The final two shrine halls at Seongdeokam Hermitage, which looks more like shipping containers with their large, heavy metal entry doors, is the Sanshin-gak Hall and the Yongwang-dang Hall. Housed inside the Sanshin-gak Hall is an atypically painted mural of Sanshin who looks almost elfish in appearance. But you be the judge.

How To Get There

From the Masan Intercity Bus Terminal, you’ll need to take Bus #101. You can take this bus or Bus #122 at the Daeshin Bookstore, which is situated just outside the terminal. You’ll then need to take either bus for ten stops and get off at the Burim Market stop. From this stop, you’ll need to walk towards the neighbouring hillside for ten minutes to get to Seongdeokam Hermitage.

Overall Rating: 6/10

Seongdeokam Hermitage is home to quite a few unique features like the modern Gamno-do (Sweet Dew Mural) with the likes of Osama Bin Laden and George Bush on it. Additionally, you should have a look for the elfish Sanshin (Mountain Spirit) mural and the ornate Gwanseeum-bosal (The Bodhisattva of Compassion) statue inside the Gwaneum-jeon Hall. And to top it all off, the hermitage enjoys a beautiful scenic view of the neighbouring port of Masan.
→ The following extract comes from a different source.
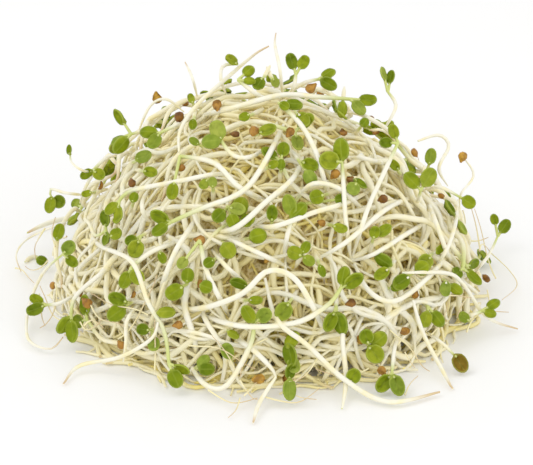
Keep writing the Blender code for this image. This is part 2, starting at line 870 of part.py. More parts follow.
def eased(lifts, step):
    """Heights that rise and fall no faster than a springy stem bends."""
    result = []
    for index in range(len(lifts)):
        best = lifts[index]
        for other, lift in enumerate(lifts):
            away = (index - other) * step
            best = max(best, lift - STEM_SAG * away * away)
        result.append(best)
    return result


def corner_points(mesh):
    """Corners, edge middles and face middles of a mesh."""
    points = [vertex.co.copy() for vertex in mesh.vertices]
    for edge in mesh.edges:
        first, last = edge.vertices
        points.append((mesh.vertices[first].co + mesh.vertices[last].co) / 2.0)
    points += [face.center.copy() for face in mesh.polygons]
    return points


def leaves_lift(meshes, outward, trees):
    """How far out a sprout's leaves must move to be clear."""
    points = [point for mesh in meshes for point in corner_points(mesh)]
    lift = DROP_HEIGHT * 0.6
    while lift > 0.0:
        gap = min(gap_to(point + outward * lift, trees) for point in points)
        if gap < CLEARANCE + 0.0001:
            return lift
        lift -= max(gap - CLEARANCE, 0.00005)
    return 0.0


def loose_sprout(name, base, lifts, leaves, trees, section, home, material):
    """A sprout of its own, laid clear on everything under it."""
    step = 0.001
    base = even_steps(base, step)
    last = len(base) - 1
    normals = [heap_normal(point) for point in base]
    heights = []
    for index, point in enumerate(base):
        wanted = lift_along(lifts, index / last)
        heights.append(resting_lift(point, normals[index], wanted, trees))
    for _ in range(40):
        heights = eased(heights, step)
        way = [raised(base[index] + normals[index] * heights[index])
               for index in range(last + 1)]
        way = even_steps(way, STEM_STEP)
        meshes = sprout_meshes(way, leaves(way), section)
        extra = leaves_lift(meshes[1:], normals[0], trees) if meshes[1:] else 0.0
        heights[0] += extra
        heights[1] += extra
        low = min(vertex.co.z for mesh in meshes for vertex in mesh.vertices)
        if low < 0.0:
            extra += 0.0002 - low
            heights = [height + 0.0002 - low for height in heights]
        stem_low = min(gap_to(point, trees) for point in corner_points(meshes[0]))
        if extra == 0.0 and stem_low > CLEARANCE * 0.8:
            return joined(name, meshes, home, material)
        if stem_low <= CLEARANCE * 0.8:
            heights = [height + 0.0002 for height in heights]
    return None


def back_loose(spot):
    """A loose sprout at the back, from its place and heading."""
    x, y, heading = spot
    start = Vector((x, y, 0.012))
    direction = Vector((math.cos(heading), math.sin(heading), -0.2))
    return wander(start, direction, 0.032, 48.0, 20.0)


def build():
    """Make the heap and its loose sprouts."""
    clear_scene()
    home = bpy.data.collections.new("alfalfa_sprout_heap")
    bpy.context.scene.collection.children.link(home)
    rng = random.Random(SEED)
    section = stem_section()
    stems = make_material("sprout_stem", STEM_COLOUR, 0.45)
    leaves_green = make_material("sprout_leaf", LEAF_COLOUR, 0.5)

    meshes = [core_mesh()]
    for path, lifts, leaves in TANGLED.values():
        way = way_from_view(path, lifts)
        meshes += sprout_meshes(way, leaves_from_view(way[0], leaves), section)
    for index in range(CROSSING_SPROUTS):
        meshes += sprout_meshes(crossing_sprout(index, rng), [], section)
    for index in range(LEAFY_SPROUTS):
        way = leafy_sprout(index, rng)
        if way:
            meshes += sprout_meshes(way, rule_leaves(way, rng), section)
    for across, down in HULLS:
        middle = from_view(across, down, 0.0004)
        face = heap_normal(middle)
        along = Vector((rng.gauss(0, 1), rng.gauss(0, 1), rng.gauss(0, 1)))
        along = (along - face * along.dot(face)).normalized()
        meshes.append(hull_mesh(middle, along, face))
    heap = joined("tangled_sprouts", meshes, home, stems)

    trees = [tree_of(heap.data)]
    for name, (path, lifts, leaves) in LOOSE.items():
        if path:
            base = way_on_heap(path)

            def shapes(way, leaves=leaves):
                return leaves_from_view(way[0], leaves)
        else:
            base = back_loose(lifts)
            lifts = (1.8, 1.3, 1.0)
            seed = rng.random()

            def shapes(way, seed=seed):
                return rule_leaves(way, random.Random(seed))
        material = leaves_green if leaves else stems
        thing = loose_sprout(
            "loose_" + name, base, lifts, shapes, trees, section, home, material)
        if thing:
            trees.append(tree_of(thing.data))
    bpy.data.curves.remove(section.data)


build()
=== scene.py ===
"""A heap of alfalfa sprouts, dressed as it looks close up."""

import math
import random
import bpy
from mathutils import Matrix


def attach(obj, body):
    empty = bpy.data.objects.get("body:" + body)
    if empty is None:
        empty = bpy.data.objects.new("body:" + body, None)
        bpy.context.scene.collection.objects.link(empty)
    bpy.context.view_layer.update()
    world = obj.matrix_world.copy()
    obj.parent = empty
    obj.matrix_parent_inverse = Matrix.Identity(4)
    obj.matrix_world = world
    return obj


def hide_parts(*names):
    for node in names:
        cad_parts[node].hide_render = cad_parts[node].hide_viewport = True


bl_info = {
    "name": "Alfalfa sprout heap",
    "version": (1, 0, 0),
    "blender": (4, 5, 0),
    "location": "View3D > Sidebar > Sprouts",
    "description": "Builds a tangled heap of alfalfa sprouts, piece by piece",
    "category": "Add Mesh",
}

import bpy
import numpy as np
from bpy.props import FloatProperty, FloatVectorProperty, IntProperty, PointerProperty
from mathutils import Matrix, Vector, noise

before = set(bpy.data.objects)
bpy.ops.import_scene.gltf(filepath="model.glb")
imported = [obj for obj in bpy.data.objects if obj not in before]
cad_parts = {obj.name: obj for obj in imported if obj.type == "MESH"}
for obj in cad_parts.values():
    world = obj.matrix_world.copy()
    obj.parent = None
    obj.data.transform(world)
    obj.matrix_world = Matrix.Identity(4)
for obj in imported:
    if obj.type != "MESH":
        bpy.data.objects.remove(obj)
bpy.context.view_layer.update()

MM = 0.001

# The heap's surface: how the dome bulges, and the fillet at its foot
ROUNDNESS = 1.7
FOOT_FILLET = 0.009

# The photograph's view: a step is a photograph pixel at the heap's middle
VIEW_STEP = 0.000225
VIEW_TILT = math.radians(25.0)
VIEW_DISTANCE = 0.5
VIEW_AIM = np.array((0.0, 0.0, 0.0143))
VIEW_MIDDLE = np.array((266.5, 232.5))
FORWARD = np.array((0.0, math.cos(VIEW_TILT), -math.sin(VIEW_TILT)))
RIGHT = np.array((1.0, 0.0, 0.0))
UP = np.array((0.0, math.sin(VIEW_TILT), math.cos(VIEW_TILT)))
FACING_VIEW = 0.22

# Sight lines: the most steps, how near counts as there, and how far back
# they go where they miss the heap
SIGHT_STEPS = 260
SIGHT_TOUCH = 0.00004
BEHIND = 0.024

# Stems that pile up: the grid that finds them again, how fast a stem comes
# down from what it rests on, and how far over it lies what it passes under
PILE_CELL = 0.003
STEM_SAG = 45.0
PASS_UNDER = 0.0032

# Stems read off the view: how much slimmer than read, the distance between
# rings, and how many times deeper than read their ends dive. In mm: the
# deepest dive, the height under which a stretch is hidden and rests on
# nothing, and how far the hidden ends of loose sprouts go in
STEM_SLIMMING = 0.82
FINE_STEP = 0.0012
DIVE_GAIN = 2.6
DEEPEST_DIVE = -9.0
HIDDEN_UNDER = -0.4
TUCK = 2.6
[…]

A look towards the three-in-one main hall at Seongdeokam Hermitage.
The view from the Daeung-jeon Hall towards Masan.
The main altar inside the Daeung-jeon Hall.
The cartoonish Shinjung Taenghwa inside the Daeung-jeon Hall.
The highly unique modern Gamno-do (Sweet Dew Mural).
Another look from the Daeung-jeon Hall.
Inside the Gwaneum-jeon Hall with a look at the Bodhisattva of Compassion.
A Punggyeong (Fish-shaped Wind Chime) hanging from the eaves of the Daeung-jeon Hall.
A look up towards the Samseong-gak Hall.
The entry to the Sanshin-gak Hall.
With an elfish image of Sanshin (The Mountain Spirit) inside.